603 Validate X whenever one tries to predict, apply, predict_proba."""
604 check_is_fitted(self)
--> 605 X = self._validate_data(X, dtype=DTYPE, accept_sparse="csr", reset=False)
606 if issparse(X) and (X.indices.dtype != np.intc or X.indptr.dtype != np.intc):
607 raise ValueError("No support for np.int64 index based sparse matrices")

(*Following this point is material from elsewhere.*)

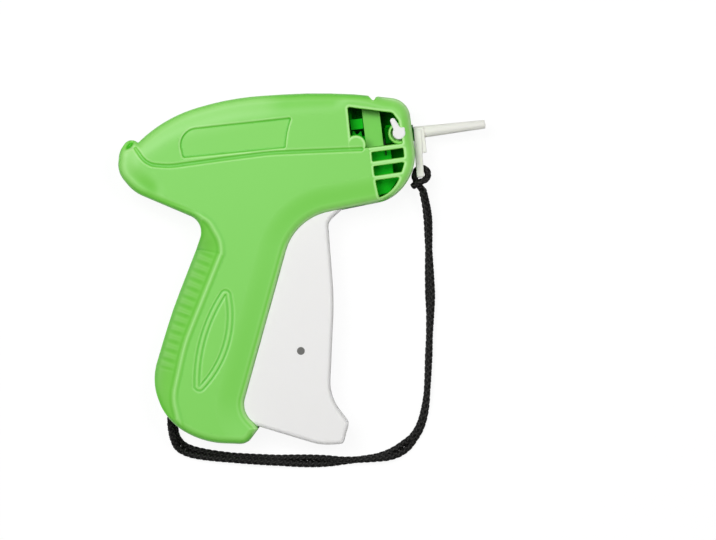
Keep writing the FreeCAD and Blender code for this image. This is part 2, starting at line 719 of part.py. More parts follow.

File ~\AppData\Local\Programs\Python\Python310\lib\site-packages\sklearn\base.py:600, in BaseEstimator._validate_data(self, X, y, reset, validate_separately, **check_params)
597 out = X, y
599 if not no_val_X and check_params.get("ensure_2d", True):
--> 600 self._check_n_features(X, reset=reset)
602 return out
File ~\AppData\Local\Programs\Python\Python310\lib\site-packages\sklearn\base.py:400, in BaseEstimator._check_n_features(self, X, reset)
397 return
399 if n_features != self.n_features_in_:
--> 400 raise ValueError(
401 f"X has {n_features} features, but {self.__class__.__name__} "
402 f"is expecting {self.n_features_in_} features as input."
403 )
ValueError: X has 3 features, but RandomForestClassifier is expecting 23 features as input.
I don't understand why it asks for 23 values if i use "test[predictors]" and "test[predictors]", which both only have 3 values.